Evde yalnızken neden korkarız? Yalnız kaldığımızda neden korkarız?
Bazen hayaletlerden bazen rüzgarın sesinden korkarız, bir çoğunun gerçeğe dayanmadığını bilmemize rağmen. Peki biz kadınlar neden yalnızken korkarız?
Biz kadınlar korku filmi izlemeye bayılırız, kork korka bayılırız hemde! Her sahnesinde sıçramamıza rağmen illa o korku filmi izlenir, maksat korktu demesinler! Ahh o korku filmleri... İzlemesi 2 saat korkusu muhtemelen 2 gün sürüyor. Film biter bitmez herşeyden bir şüphe etme hali başlıyor hepimizde, etraftan gelen garip sesler, duvara yansıyan belirsiz gölgeler ve daha neler neler... İngiltere’deki Buckinghamshire New University Psikoloji Ana Bilim Dalı Başkanı Dr. Ciaran O'Keeffe, parapsikologların üç ana alanda çalışmalar yaptığını belirtiyor: “Birinci alana ‘duyular dışı algılama' deniyor. Bu, telepati, prekognisyon ve kehanet gibi özellikleri kapsıyor. İkinci alan psikokinezi. Burada insanın düşünce gücünün bir obje üzerinde etkili olup olamayacağı araştırılıyor. Örneğin hiçbir fiili dokunuş olmadan bir kaşık bükülebiliyor.
Üçüncü alan ise ölü, ruh ve hayaletlerle iletişimi kapsıyor.”

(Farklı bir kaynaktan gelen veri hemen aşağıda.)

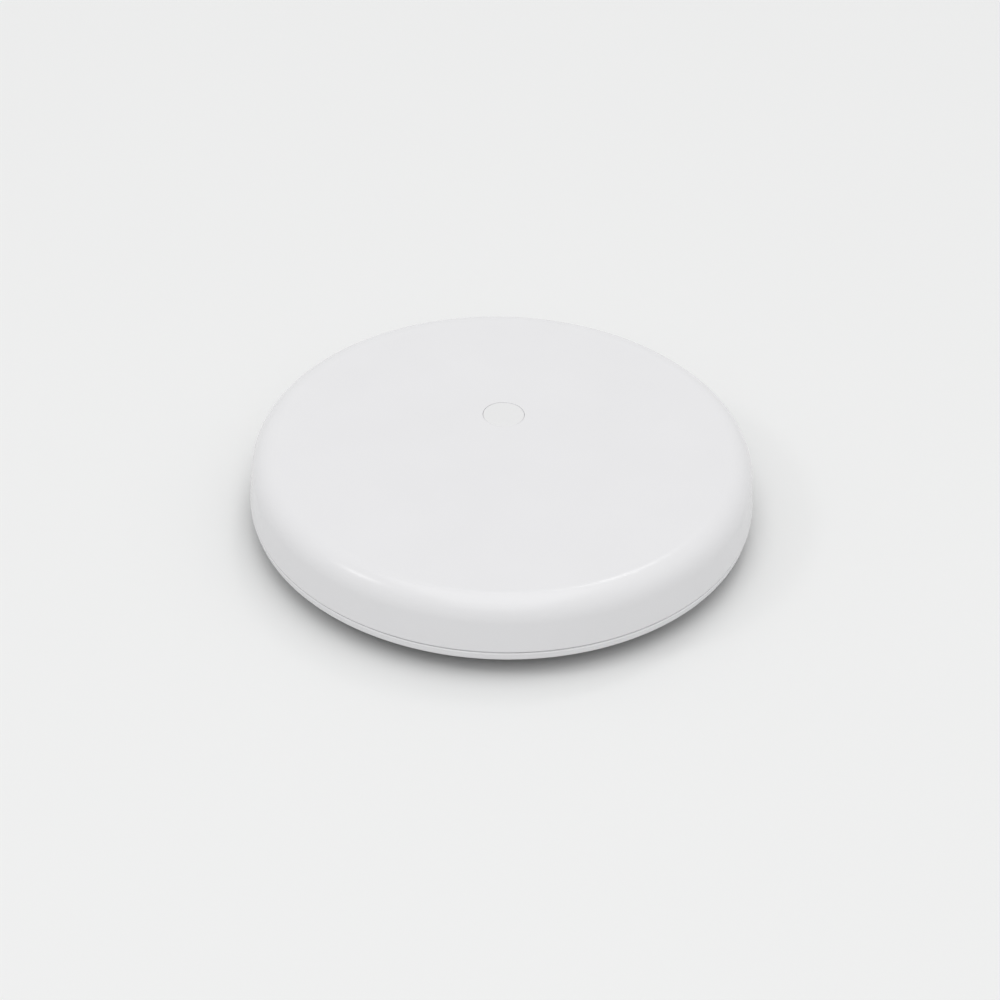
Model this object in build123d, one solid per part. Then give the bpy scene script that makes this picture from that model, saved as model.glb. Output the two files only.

İşte parapsikoloji sayesinde, bazen göz ucuyla gördüğümüz
esrarengiz hareketleri açıklamak mümkün oluyor. Bunun farklı
nedenleri olmakla birlikte, gizem ve ürperti derecesi en düşük olan
yaklaşım nörolojik olanı: Çevresel görüş alanımızı "çomak
hücreleri” sayesinde algılıyoruz. Bunların çözünürlüğü, merkezî
görüş alanımızı oluşturan "koni hücrelerine" nazaran çok daha
düşük.
Devamını Dr. Ciaran O'Keeffe şöyle anlatıyor; “Biz çevresel görüş alanımızda bir hareket gördüğümüzü sandığımızda, bu aslında tanımlanamayan siyah ve beyaz şekillerden oluşur. Zira çomak hücrelerimiz renkleri algılayamaz. Bu gördüğümüzü anlamlandırmaya çalıştığımızda ise beynimiz, boşlukları doldurmaya çalışıyor. Buna 'duyusal ikame' adı veriliyor. Yani beyin, gördüğümüz ya da görmediğimiz şeylere gerçekçi bir açıklama getirmeye çalışıyor. Bu 'gerçekçi' açıklama bazen bir hayalet de olabiliyor.” Nedeni ne olursa olsun, odada başka bir varlık gördüğünüzü sandığınız kısa an, vücudunuzu alarm konumuna getirebiliyor. Nefes almakta zorlanıyorsunuz, kalbiniz daha hızlı çarpıyor ve eliniz-ayağınız titremeye başlıyor.
İnsanoğlunun son derece geniş bir hayal gücünün olduğuna dikkat çeken Dr. Ciaran O'Keeffe, “Nasıl davranacağımızın, fantezilerimizle de doğrudan ilintili olduğuna inanıyorum. 'Karanlık ve terkedilmiş yerlerde bize saldırmak için bekleyen korkunç varlıklar olabilir.' Hayal gücümüz bizi böyle bir düşünceye inandırabiliyor. Fanteziler ile hayaletlerin varlığına olan inancın kombinasyonu, aslında olmayan bir varlığın mevcudiyetini hissetmemize neden olabiliyor.”